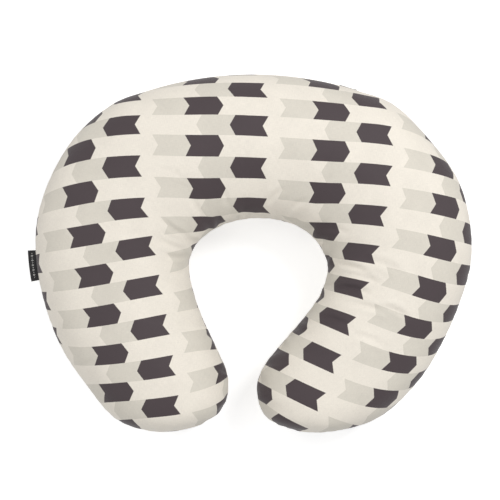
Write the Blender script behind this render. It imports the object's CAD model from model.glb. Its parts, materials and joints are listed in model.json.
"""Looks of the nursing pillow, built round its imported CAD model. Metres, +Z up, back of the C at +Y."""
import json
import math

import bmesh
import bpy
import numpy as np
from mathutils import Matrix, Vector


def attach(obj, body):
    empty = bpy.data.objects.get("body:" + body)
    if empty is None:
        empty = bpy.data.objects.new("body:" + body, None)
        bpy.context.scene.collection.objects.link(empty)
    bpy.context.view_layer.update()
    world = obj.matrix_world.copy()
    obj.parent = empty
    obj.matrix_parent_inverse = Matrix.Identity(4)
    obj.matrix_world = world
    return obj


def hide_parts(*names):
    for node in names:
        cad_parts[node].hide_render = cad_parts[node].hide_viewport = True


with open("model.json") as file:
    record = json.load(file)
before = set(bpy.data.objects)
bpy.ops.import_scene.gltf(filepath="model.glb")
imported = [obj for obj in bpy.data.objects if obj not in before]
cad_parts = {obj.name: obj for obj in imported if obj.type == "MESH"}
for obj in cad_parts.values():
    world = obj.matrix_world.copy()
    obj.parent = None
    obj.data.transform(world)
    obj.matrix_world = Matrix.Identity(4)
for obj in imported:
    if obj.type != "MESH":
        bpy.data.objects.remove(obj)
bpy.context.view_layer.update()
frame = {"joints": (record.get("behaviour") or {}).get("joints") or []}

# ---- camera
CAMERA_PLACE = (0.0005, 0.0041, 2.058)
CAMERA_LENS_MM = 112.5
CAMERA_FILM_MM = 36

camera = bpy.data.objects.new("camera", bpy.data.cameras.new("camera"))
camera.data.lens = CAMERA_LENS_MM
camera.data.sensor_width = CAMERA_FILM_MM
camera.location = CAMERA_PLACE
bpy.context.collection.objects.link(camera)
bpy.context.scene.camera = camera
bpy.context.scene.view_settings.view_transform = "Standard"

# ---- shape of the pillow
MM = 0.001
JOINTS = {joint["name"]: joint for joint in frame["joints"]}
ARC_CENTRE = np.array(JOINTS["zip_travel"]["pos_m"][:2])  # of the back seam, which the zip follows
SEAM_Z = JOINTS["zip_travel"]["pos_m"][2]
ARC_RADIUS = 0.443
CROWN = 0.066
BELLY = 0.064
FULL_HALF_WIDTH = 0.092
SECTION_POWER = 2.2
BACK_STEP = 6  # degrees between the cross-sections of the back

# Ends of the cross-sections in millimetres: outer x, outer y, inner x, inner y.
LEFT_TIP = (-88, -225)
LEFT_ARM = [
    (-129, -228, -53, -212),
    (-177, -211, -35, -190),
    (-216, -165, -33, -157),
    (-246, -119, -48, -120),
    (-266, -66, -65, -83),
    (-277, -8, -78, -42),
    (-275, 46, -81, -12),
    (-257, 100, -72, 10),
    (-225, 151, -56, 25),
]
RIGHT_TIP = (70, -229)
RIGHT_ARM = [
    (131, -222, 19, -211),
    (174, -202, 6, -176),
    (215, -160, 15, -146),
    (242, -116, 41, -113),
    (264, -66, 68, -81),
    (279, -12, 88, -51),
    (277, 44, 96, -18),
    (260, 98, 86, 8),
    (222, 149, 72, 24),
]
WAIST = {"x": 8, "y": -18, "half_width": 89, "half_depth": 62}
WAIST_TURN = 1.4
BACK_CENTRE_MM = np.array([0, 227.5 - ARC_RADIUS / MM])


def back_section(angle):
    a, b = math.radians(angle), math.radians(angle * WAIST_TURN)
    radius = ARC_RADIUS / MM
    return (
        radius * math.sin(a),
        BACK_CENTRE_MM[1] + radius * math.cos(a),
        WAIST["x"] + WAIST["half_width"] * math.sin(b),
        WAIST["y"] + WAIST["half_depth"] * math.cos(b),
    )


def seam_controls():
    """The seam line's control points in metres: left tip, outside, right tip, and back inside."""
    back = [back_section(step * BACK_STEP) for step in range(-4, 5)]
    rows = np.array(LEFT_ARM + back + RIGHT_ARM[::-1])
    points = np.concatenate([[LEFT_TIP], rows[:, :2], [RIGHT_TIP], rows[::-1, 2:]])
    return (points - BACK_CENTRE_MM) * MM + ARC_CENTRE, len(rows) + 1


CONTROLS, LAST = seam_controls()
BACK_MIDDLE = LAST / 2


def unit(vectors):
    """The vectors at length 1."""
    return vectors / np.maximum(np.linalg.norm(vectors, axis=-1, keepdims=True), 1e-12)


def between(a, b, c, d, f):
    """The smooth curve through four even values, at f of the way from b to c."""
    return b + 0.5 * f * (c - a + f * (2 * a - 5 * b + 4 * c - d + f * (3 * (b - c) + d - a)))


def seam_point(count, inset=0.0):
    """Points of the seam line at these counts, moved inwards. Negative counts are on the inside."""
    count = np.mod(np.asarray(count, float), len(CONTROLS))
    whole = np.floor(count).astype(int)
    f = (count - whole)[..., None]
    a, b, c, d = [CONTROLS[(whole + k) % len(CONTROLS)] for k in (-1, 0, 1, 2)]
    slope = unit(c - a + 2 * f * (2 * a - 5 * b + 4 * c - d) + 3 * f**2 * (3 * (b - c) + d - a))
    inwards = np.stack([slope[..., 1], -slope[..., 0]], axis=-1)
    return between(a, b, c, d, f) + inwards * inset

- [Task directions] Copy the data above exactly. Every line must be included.

- [Solution to the problem]
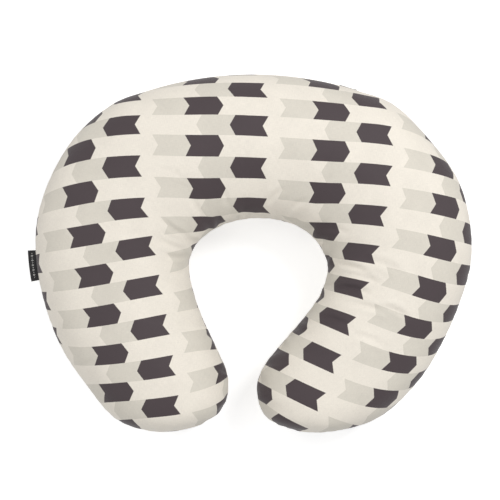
Write the Blender script behind this render. It imports the object's CAD model from model.glb. Its parts, materials and joints are listed in model.json.
"""Looks of the nursing pillow, built round its imported CAD model. Metres, +Z up, back of the C at +Y."""
import json
import math

import bmesh
import bpy
import numpy as np
from mathutils import Matrix, Vector


def attach(obj, body):
    empty = bpy.data.objects.get("body:" + body)
    if empty is None:
        empty = bpy.data.objects.new("body:" + body, None)
        bpy.context.scene.collection.objects.link(empty)
    bpy.context.view_layer.update()
    world = obj.matrix_world.copy()
    obj.parent = empty
    obj.matrix_parent_inverse = Matrix.Identity(4)
    obj.matrix_world = world
    return obj


def hide_parts(*names):
    for node in names:
        cad_parts[node].hide_render = cad_parts[node].hide_viewport = True


with open("model.json") as file:
    record = json.load(file)
before = set(bpy.data.objects)
bpy.ops.import_scene.gltf(filepath="model.glb")
imported = [obj for obj in bpy.data.objects if obj not in before]
cad_parts = {obj.name: obj for obj in imported if obj.type == "MESH"}
for obj in cad_parts.values():
    world = obj.matrix_world.copy()
    obj.parent = None
    obj.data.transform(world)
    obj.matrix_world = Matrix.Identity(4)
for obj in imported:
    if obj.type != "MESH":
        bpy.data.objects.remove(obj)
bpy.context.view_layer.update()
frame = {"joints": (record.get("behaviour") or {}).get("joints") or []}

# ---- camera
CAMERA_PLACE = (0.0005, 0.0041, 2.058)
CAMERA_LENS_MM = 112.5
CAMERA_FILM_MM = 36

camera = bpy.data.objects.new("camera", bpy.data.cameras.new("camera"))
camera.data.lens = CAMERA_LENS_MM
camera.data.sensor_width = CAMERA_FILM_MM
camera.location = CAMERA_PLACE
bpy.context.collection.objects.link(camera)
bpy.context.scene.camera = camera
bpy.context.scene.view_settings.view_transform = "Standard"

# ---- shape of the pillow
MM = 0.001
JOINTS = {joint["name"]: joint for joint in frame["joints"]}
ARC_CENTRE = np.array(JOINTS["zip_travel"]["pos_m"][:2])  # of the back seam, which the zip follows
SEAM_Z = JOINTS["zip_travel"]["pos_m"][2]
ARC_RADIUS = 0.443
CROWN = 0.066
BELLY = 0.064
FULL_HALF_WIDTH = 0.092
SECTION_POWER = 2.2
BACK_STEP = 6  # degrees between the cross-sections of the back

# Ends of the cross-sections in millimetres: outer x, outer y, inner x, inner y.
LEFT_TIP = (-88, -225)
LEFT_ARM = [
    (-129, -228, -53, -212),
    (-177, -211, -35, -190),
    (-216, -165, -33, -157),
    (-246, -119, -48, -120),
    (-266, -66, -65, -83),
    (-277, -8, -78, -42),
    (-275, 46, -81, -12),
    (-257, 100, -72, 10),
    (-225, 151, -56, 25),
]
RIGHT_TIP = (70, -229)
RIGHT_ARM = [
    (131, -222, 19, -211),
    (174, -202, 6, -176),
    (215, -160, 15, -146),
    (242, -116, 41, -113),
    (264, -66, 68, -81),
    (279, -12, 88, -51),
    (277, 44, 96, -18),
    (260, 98, 86, 8),
    (222, 149, 72, 24),
]
WAIST = {"x": 8, "y": -18, "half_width": 89, "half_depth": 62}
WAIST_TURN = 1.4
BACK_CENTRE_MM = np.array([0, 227.5 - ARC_RADIUS / MM])


def back_section(angle):
    a, b = math.radians(angle), math.radians(angle * WAIST_TURN)
    radius = ARC_RADIUS / MM
    return (
        radius * math.sin(a),
        BACK_CENTRE_MM[1] + radius * math.cos(a),
        WAIST["x"] + WAIST["half_width"] * math.sin(b),
        WAIST["y"] + WAIST["half_depth"] * math.cos(b),
    )


def seam_controls():
    """The seam line's control points in metres: left tip, outside, right tip, and back inside."""
    back = [back_section(step * BACK_STEP) for step in range(-4, 5)]
    rows = np.array(LEFT_ARM + back + RIGHT_ARM[::-1])
    points = np.concatenate([[LEFT_TIP], rows[:, :2], [RIGHT_TIP], rows[::-1, 2:]])
    return (points - BACK_CENTRE_MM) * MM + ARC_CENTRE, len(rows) + 1


CONTROLS, LAST = seam_controls()
BACK_MIDDLE = LAST / 2


def unit(vectors):
    """The vectors at length 1."""
    return vectors / np.maximum(np.linalg.norm(vectors, axis=-1, keepdims=True), 1e-12)


def between(a, b, c, d, f):
    """The smooth curve through four even values, at f of the way from b to c."""
    return b + 0.5 * f * (c - a + f * (2 * a - 5 * b + 4 * c - d + f * (3 * (b - c) + d - a)))


def seam_point(count, inset=0.0):
    """Points of the seam line at these counts, moved inwards. Negative counts are on the inside."""
    count = np.mod(np.asarray(count, float), len(CONTROLS))
    whole = np.floor(count).astype(int)
    f = (count - whole)[..., None]
    a, b, c, d = [CONTROLS[(whole + k) % len(CONTROLS)] for k in (-1, 0, 1, 2)]
    slope = unit(c - a + 2 * f * (2 * a - 5 * b + 4 * c - d) + 3 * f**2 * (3 * (b - c) + d - a))
    inwards = np.stack([slope[..., 1], -slope[..., 0]], axis=-1)
    return between(a, b, c, d, f) + inwards * inset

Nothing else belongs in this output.